◆ Dataset content

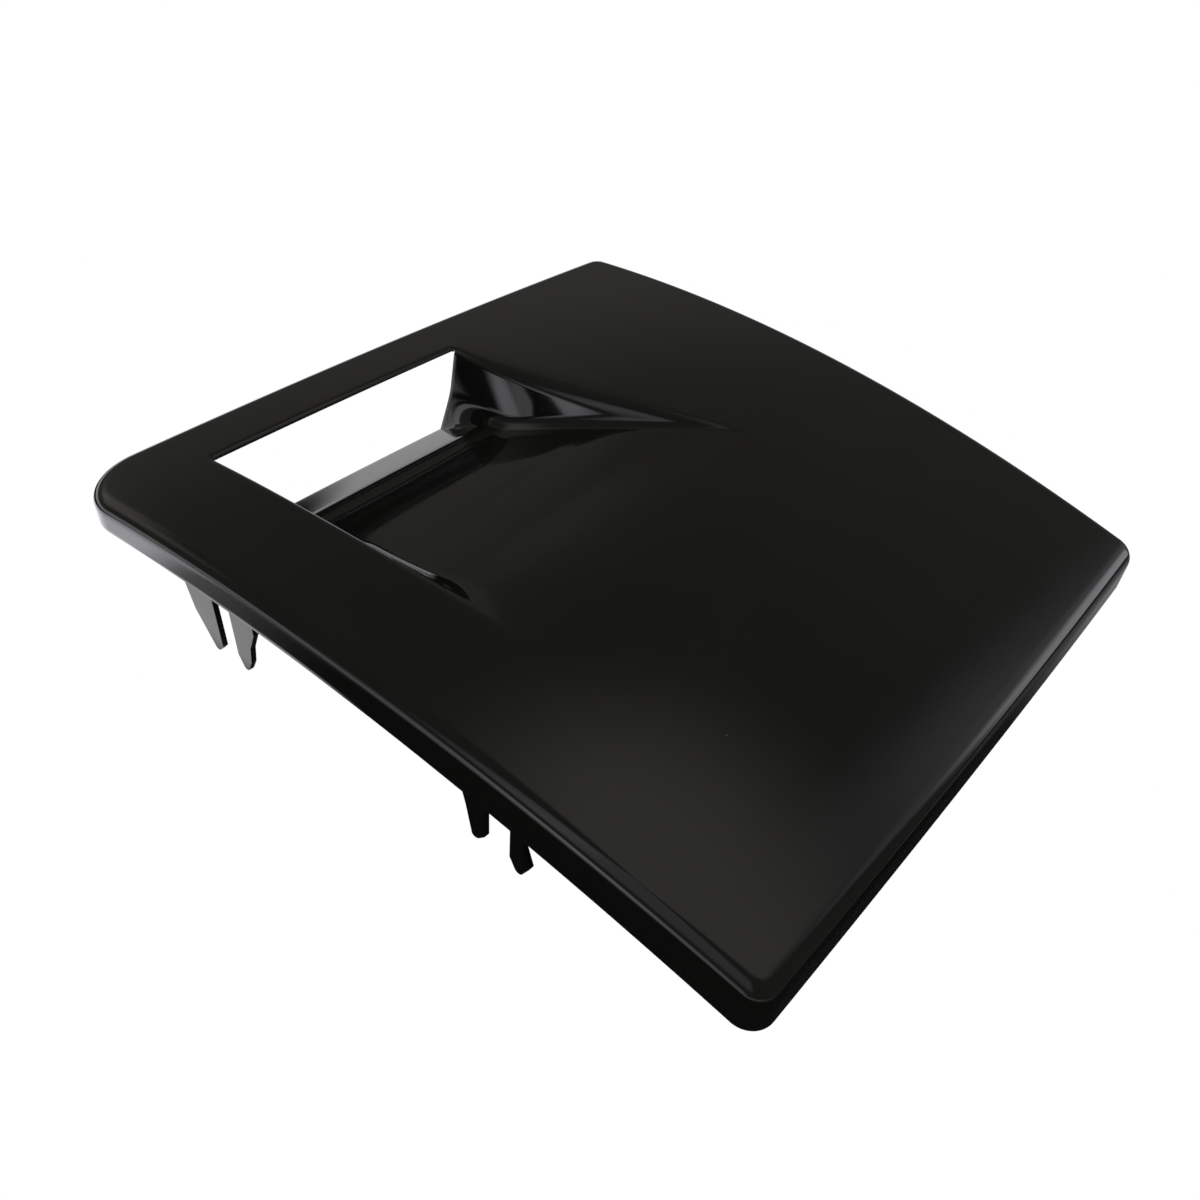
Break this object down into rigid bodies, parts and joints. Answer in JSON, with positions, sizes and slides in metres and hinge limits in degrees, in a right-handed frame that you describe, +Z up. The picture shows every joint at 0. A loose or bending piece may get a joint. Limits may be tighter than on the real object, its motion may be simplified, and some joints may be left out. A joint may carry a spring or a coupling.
{
  "type": "headlight lid with air intake",
  "caption": "Thin moulded pop-up headlight lid with a scooped ramp running down to a rectangular air mouth, a rolled rim and slotted fixing tabs.",
  "frame": {"origin": "middle of the lid in plan, at the level of the lowest tab tips", "axes": "+X towards the outer side of the car, +Y rearward, +Z up out of the lid"},
  "size_m": [0.3426, 0.3614, 0.069],
  "materials": {
    "gloss_black": "gloss"
  },
  "bodies": {
    "root": {"lid": "gloss_black"}
  },
  "joints": []
}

◆ The problem
Identify and list each line with the word "bodies".

◆ Completed task
Break this object down into rigid bodies, parts and joints. Answer in JSON, with positions, sizes and slides in metres and hinge limits in degrees, in a right-handed frame that you describe, +Z up. The picture shows every joint at 0. A loose or bending piece may get a joint. Limits may be tighter than on the real object, its motion may be simplified, and some joints may be left out. A joint may carry a spring or a coupling.
  "bodies": {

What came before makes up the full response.